What about recruiting, what of the argued advantages to Krzyzewski’s higher-profile coaching platform? Per ESPN.com’s class rankings (available since 2007), Duke has finished sixth, 23rd, ninth, sixth, second, 12th and 15th. Take recruiting rankings with a generous dose of salt, but the recruiting landscape definitely has changed during this time period with the implementation of the one-and-done rule. Duke hasn’t tapped into that rent-a-star market as heavily as other programs (although the Blue Devils did have Kyrie Irving and Austin Rivers leave in consecutive years after one season in Durham).
Whether that’s more philosophical or fit or Duke isn’t quite as hot a landing spot for this type of player, it’s hard to argue that Krzyzewski’s position with USA Basketball has helped Blue Devil recruiting. They’re certainly still getting their fair share of solid players each year, though, and Duke (like Kansas) does a good job of developing players who contribute more later in their careers.
It’s been well documented that Duke has underachieved against NCAA tournament seed expectation over this period, even with the 2010 national championship in the equation. No. 1 seeds win, on average, around 3.3 games per tournament, and No. 2 seeds win about a game fewer than that, per data from Pete Tiernan’s BracketScience and Performance Against Seed Expectations charts. In the seven tries Krzyzewski has had since his USA hire as a No. 1 or No. 2 seed, Duke has won a total of 16 games, or about four fewer than you would expect over that timespan given Duke’s seeding. If you take out the national title run (obviously a very major if), the underperformance is pretty stark. Duke won 10 games in six tries when it was expected to win closer to 17.
That said, it’s hard to conceive that Krzyzewski’s association with USA Basketball has anything to do with Duke’s record in one-off knockout games in March. Maybe this trend is correlated a bit to a talent dropoff vs. Duke teams from before the one-and-done era, but again, Duke still recruits pretty well and wins a ton of regular-season games. For this upcoming season, Duke has one of the nation’s truly elite prospects in Jabari Parker, so it’s not like star power isn’t still finding its way to the Blue Devils roster. Krzyzewski’s ongoing exposure to the best NBA players also may be a continuing boon in his ability to develop his college players as future pros.
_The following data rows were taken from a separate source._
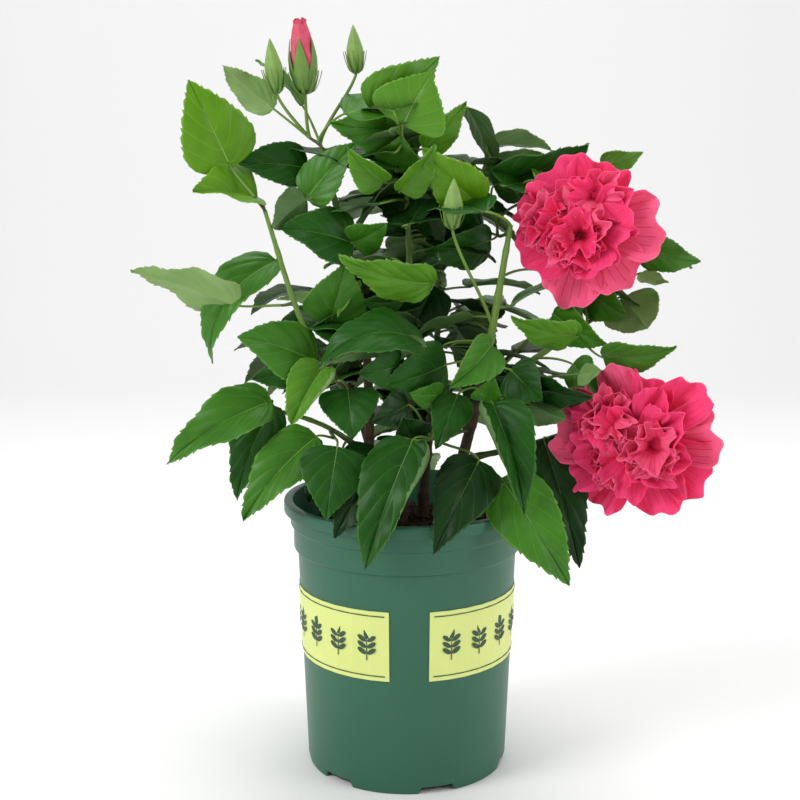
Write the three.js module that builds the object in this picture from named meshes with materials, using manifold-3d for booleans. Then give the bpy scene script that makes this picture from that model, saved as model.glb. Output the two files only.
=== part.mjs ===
// A double-flowered hibiscus shrub standing in its plastic nursery pot.
// Millimetres, +Z up, the front of the plant towards -Y. The origin is the centre of the pot's flat underside.
// The pot, its compost, the two printed bands, every stem and bough, each mass of leaves, each open bloom and each
// large bud is a solid of its own.
import * as THREE from "three";
import { mergeVertices } from "three/addons/utils/BufferGeometryUtils.js";
import Module from "manifold-3d";

const wasm = await Module();
wasm.setup();

// ---- driving dimensions ----
const POT = {
  height: 196,
  rim: 88.5, // outer radius of the rolled rim
  rimDrop: 8, // height of the rim's skirt
  wall: 1.6,
  collar: 83.8, // outer radius just under the rim
  collarFoot: 178, // the collar steps in here
  neck: 81.6, // outer radius of the band between the collar and the fine groove
  neckFoot: 161,
  body: 78.8, // outer radius under the groove
  foot: 72.9, // outer radius just over the rounded foot
  footRise: 9,
  pad: 52, // radius of the flat pad under the middle of the floor
  channel: 5, // how far the floor is raised between the pad and the wall
};
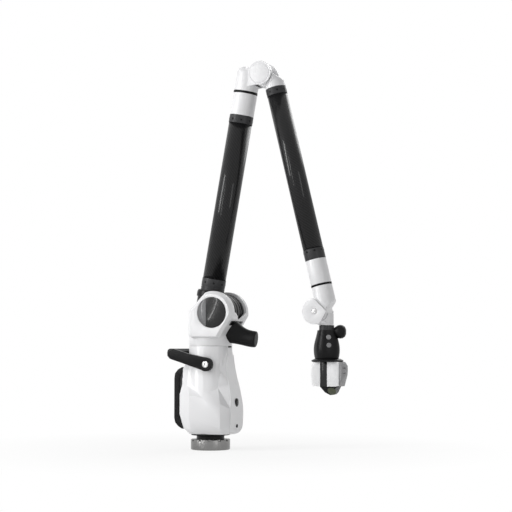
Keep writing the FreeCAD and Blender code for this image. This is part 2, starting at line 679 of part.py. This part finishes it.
HEAD_LEFT, HEAD_RIGHT = -14.0, 70.0
HEAD_CHEEK = 80.0
HEAD_TOP, HEAD_LOW = SKIRT_Z, -216.5
HEAD_HALF = 29.0
STRIP_X = (14.0, 34.5)      # black strip on the head's face


def scanner_body():
    outline = [(HEAD_LEFT + 6, HEAD_TOP), (HEAD_RIGHT, HEAD_TOP), (HEAD_RIGHT, HEAD_LOW + 3), (HEAD_RIGHT - 10, HEAD_LOW),
               (HEAD_LEFT + 4, HEAD_LOW), (HEAD_LEFT, HEAD_LOW + 12), (HEAD_LEFT - 2, -184), (HEAD_LEFT, HEAD_TOP - 10)]
    body = plate_xz(outline, -HEAD_HALF, HEAD_HALF)
    body = rounded(body, 6.0, lambda e: abs(abs(e.CenterOfMass.y) - HEAD_HALF) < 0.1 and
                   e.CenterOfMass.x < HEAD_RIGHT - 12 and e.CenterOfMass.z > HEAD_LOW + 5 and
                   e.CenterOfMass.z < HEAD_TOP - 2)
    strip_seat = block(STRIP_X[0], STRIP_X[1], -40, -HEAD_HALF + 1, HEAD_LOW - 1, HEAD_TOP + 1)
    return body.cut(strip_seat)


def scanner_strip():
    return block(STRIP_X[0] + 0.1, STRIP_X[1] - 0.1, -HEAD_HALF - 0.6, -HEAD_HALF + 1, HEAD_LOW, HEAD_TOP)


def scanner_cheek():
    """Grey side of the head that tapers down to the nose, with two cooling slots."""
    outline = [(HEAD_RIGHT, HEAD_TOP), (HEAD_RIGHT + 3, HEAD_TOP - 1), (HEAD_CHEEK, HEAD_TOP - 12),
               (HEAD_CHEEK + 0.5, -170), (HEAD_CHEEK - 1, -186), (HEAD_CHEEK - 5, -200), (HEAD_RIGHT + 0.5, HEAD_LOW),
               (HEAD_RIGHT, HEAD_LOW)]
    cheek = plate_xz(outline, -HEAD_HALF + 1, HEAD_HALF - 1)
    slots = [block(HEAD_CHEEK - 3, HEAD_CHEEK + 3, -24, 6, z, z + 4) for z in (-166, -181)]
    return cheek.cut(Part.makeCompound(slots))


NOSE_TILT = Placement(Vector(45, -17, -231), Rotation(X_AXIS, 35))     # frame of the optics


def scanner_nose():
    """Black snout under the head that holds the optics, with a slanted front."""
    outline = [(HEAD_LEFT + 26, HEAD_LOW), (HEAD_RIGHT - 8.5, HEAD_LOW), (HEAD_RIGHT - 14.5, -228),
               (HEAD_RIGHT - 17, -234), (HEAD_RIGHT - 24, -240.5), (HEAD_LEFT + 52, -242), (HEAD_LEFT + 38, -234)]
    nose = plate_xz(outline, -25, 25)
    slant = placed(block(-60, 60, -40, 0, -60, 60), NOSE_TILT)
    seat = placed(Part.makeCylinder(13.2, 8, Vector(0, -4, 0), Y_AXIS), NOSE_TILT)
    return nose.cut(slant).cut(seat)


def scanner_window():
    return placed(Part.makeCylinder(13, 3, Vector(0, 1, 0), Y_AXIS), NOSE_TILT)


# ---- nodes ----
def base_nodes():
    return {
        "lock_ring": lock_ring(), "mount_neck": mount_neck(),
        "base_housing": base_housing(), "rear_cover": rear_cover(), "cover_latch": cover_latch(),
        "power_bezel": power_bezel(), "power_button": power_button(), "carry_handle": carry_handle(),
        "bail_handle": bail_handle(), "bail_bushes": bail_bushes(), "bail_screws": bail_screws(),
        "bearing_carrier": bearing_carrier(), "base_bearings": base_bearings(),
        "battery_pack": battery_pack(), "main_board": main_board(), "turret_seal": turret_seal(),
    }


def turret_nodes():
    split = 14.0
    return {
        "turret_housing": turret_housing(), "turret_spindle": turret_spindle(),
        "base_encoder_disc": base_encoder_disc(), "front_cap_grey": ear_cap(-40, split, -1),
        "ear_caps_black": Part.makeCompound([ear_cap(split, 100, -1), ear_cap(-40, 100, 1)]),
        "shoulder_axle": shoulder_axle(), "shoulder_handle": shoulder_handle(),
    }


def upper_nodes():
    x = UPPER_OFFSET
    low, high = UPPER_COLLARS
    r = UPPER_SLEEVE_R
    heads = [head for z in UPPER_SCREWS for head in collar_screws(r, z, x, 2.9, 1.0, 0.4)]
    local = {
        "shoulder_hub": shoulder_hub(), "shoulder_bearings": shoulder_bearings(),
        "counterbalance_spring": counterbalance_spring(),
        "upper_collar_low": tube_collar(r, low, UPPER_R, UPPER_TUBE, x, UPPER_SCREWS[0], (65, 71)),
        "upper_tube": tube(UPPER_R, UPPER_TUBE, x),
        "upper_collar_high": tube_collar(r, high, UPPER_R, UPPER_TUBE, x, UPPER_SCREWS[1]),
        "upper_collar_screws": Part.makeCompound(heads),
        "upper_sleeve": sleeve(r, high[1], UPPER_RING, x, 30),
        "elbow_seal_ring": sleeve(r + 0.3, UPPER_RING, UPPER_RING + 7, x, 30),
        "elbow_swivel_bearings": swivel_bearings(29.95, 16 + RUN, (608, 646), x),
        "elbow_swivel_shaft": swivel_shaft(16, 600, UPPER_RING + 7 + GAP, x),
        "elbow_yoke": elbow_yoke(), "elbow_caps": elbow_caps(), "elbow_axle": elbow_axle(),
    }
    return {name: placed(shape, SHOULDER) for name, shape in local.items()}


def fore_nodes():
    x = FORE_OFFSET
    low, high = FORE_COLLARS
    r = FORE_SLEEVE_R
    heads = [head for z in FORE_SCREWS for head in collar_screws(r, z, x, 2.9, 0.7, 0.4)]
    local = {
        "elbow_knuckle": elbow_knuckle(),
        "forearm_collar_high": tube_collar(r, low, FORE_R, FORE_TUBE, x, FORE_SCREWS[0]),
        "forearm_tube": tube(FORE_R, FORE_TUBE, x),
        "forearm_collar_low": tube_collar(r, high, FORE_R, FORE_TUBE, x, FORE_SCREWS[1]),
        "forearm_collar_screws": Part.makeCompound(heads),
        "forearm_sleeve": sleeve(r, high[1], FORE_RING, x, 26),
        "wrist_seal_ring": sleeve(r + 0.2, FORE_RING, FORE_RING + 6, x, 26),
        "wrist_swivel_bearings": swivel_bearings(25.95, 14 + RUN, (598, 640), x),
        "wrist_swivel_shaft": swivel_shaft(14, 588, FORE_RING + 6 + GAP, x),
        "wrist_yoke": wrist_yoke(), "wrist_axle": wrist_axle(),
    }
    return {name: placed(shape, ELBOW) for name, shape in local.items()}


def hand_nodes():
    local = {
        "hand_knuckle": hand_knuckle(), "grip_collar": grip_collar(),
        "grip_body": grip_body(), "side_grip": side_grip(), "grip_skirt": grip_skirt(),
        "trigger_button_high": trigger_button(*TRIGGERS[0]),
        "trigger_button_low": trigger_button(*TRIGGERS[1]),
        "scanner_body": scanner_body(), "scanner_strip": scanner_strip(), "scanner_cheek": scanner_cheek(),
        "scanner_nose": scanner_nose(), "scanner_window": scanner_window(),
    }
    return {name: placed(shape, WRIST) for name, shape in local.items()}


def main():
    os.makedirs("parts", exist_ok=True)
    for group in (base_nodes(), turret_nodes(), upper_nodes(), fore_nodes(), hand_nodes()):
        for name, shape in group.items():
            shape.exportStep("parts/" + name + ".step")
            print(name, shape.ShapeType, len(shape.Solids), round(shape.Volume), shape.isValid())


main()
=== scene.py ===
import json
import math

import bmesh
import bpy
from mathutils import Matrix, Vector


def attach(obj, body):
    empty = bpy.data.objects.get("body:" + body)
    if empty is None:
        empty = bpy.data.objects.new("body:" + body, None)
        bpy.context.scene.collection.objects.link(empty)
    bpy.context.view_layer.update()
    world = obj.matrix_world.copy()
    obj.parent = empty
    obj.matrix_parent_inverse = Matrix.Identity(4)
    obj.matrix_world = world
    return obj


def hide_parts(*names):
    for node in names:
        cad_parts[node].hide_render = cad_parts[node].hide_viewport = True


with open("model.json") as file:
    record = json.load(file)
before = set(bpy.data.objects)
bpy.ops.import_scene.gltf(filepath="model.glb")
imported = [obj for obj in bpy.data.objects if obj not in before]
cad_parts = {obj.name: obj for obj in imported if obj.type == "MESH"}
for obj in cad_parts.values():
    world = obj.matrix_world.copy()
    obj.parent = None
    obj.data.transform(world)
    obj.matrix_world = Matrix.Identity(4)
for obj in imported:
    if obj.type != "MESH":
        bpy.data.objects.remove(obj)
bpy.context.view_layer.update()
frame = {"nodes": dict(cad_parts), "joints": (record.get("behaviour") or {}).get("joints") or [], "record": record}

# Looks of the portable measuring arm. Metres throughout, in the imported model's own frame.

NODES = frame["nodes"]
JOINTS = {joint["name"]: joint for joint in frame["joints"]}
SLOT_OF = {part["node"]: part["material_slot"] for part in frame["record"]["subparts"]}

Y = Vector((0, 1, 0))
Z = Vector((0, 0, 1))


# ---- places read from the frame ----
def joint_line(name):
    """Point and unit direction of a joint's axis."""
    joint = JOINTS[name]
    return Vector(joint["pos_m"]), Vector(joint["axis"]).normalized()


UPPER_AT, UPPER_DIR = joint_line("elbow_swivel")
FORE_AT, FORE_DIR = joint_line("wrist_swivel")


def extent(node, at, along):
    """Lowest and highest place of a node along a line, and its greatest distance from that line."""
    low, high, far = 1e9, -1e9, 0.0
    for vertex in NODES[node].data.vertices:
        offset = vertex.co - at
        t = offset.dot(along)
        low, high = min(low, t), max(high, t)
        far = max(far, (offset - along * t).length)
    return low, high, far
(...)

It would be interesting to know more about the micro details — whether the demanding schedule causes him more fatigue, whether the time away during summers is truly impactful over the long-term, etc. — but the macro trends remain pretty strong. As Krzyzewski re-ups and looks to add a couple more notches to very arguably the most accomplished basketball coaching career ever, his program remains in very good shape, even as increased recent doses of March schadenfreude have satisfied the anti-Duke portion of College Hoops Nation. And, hey, Krzyzewski’s compensation isn’t so shabby, either. This sounds like a win for pretty much everyone concerned.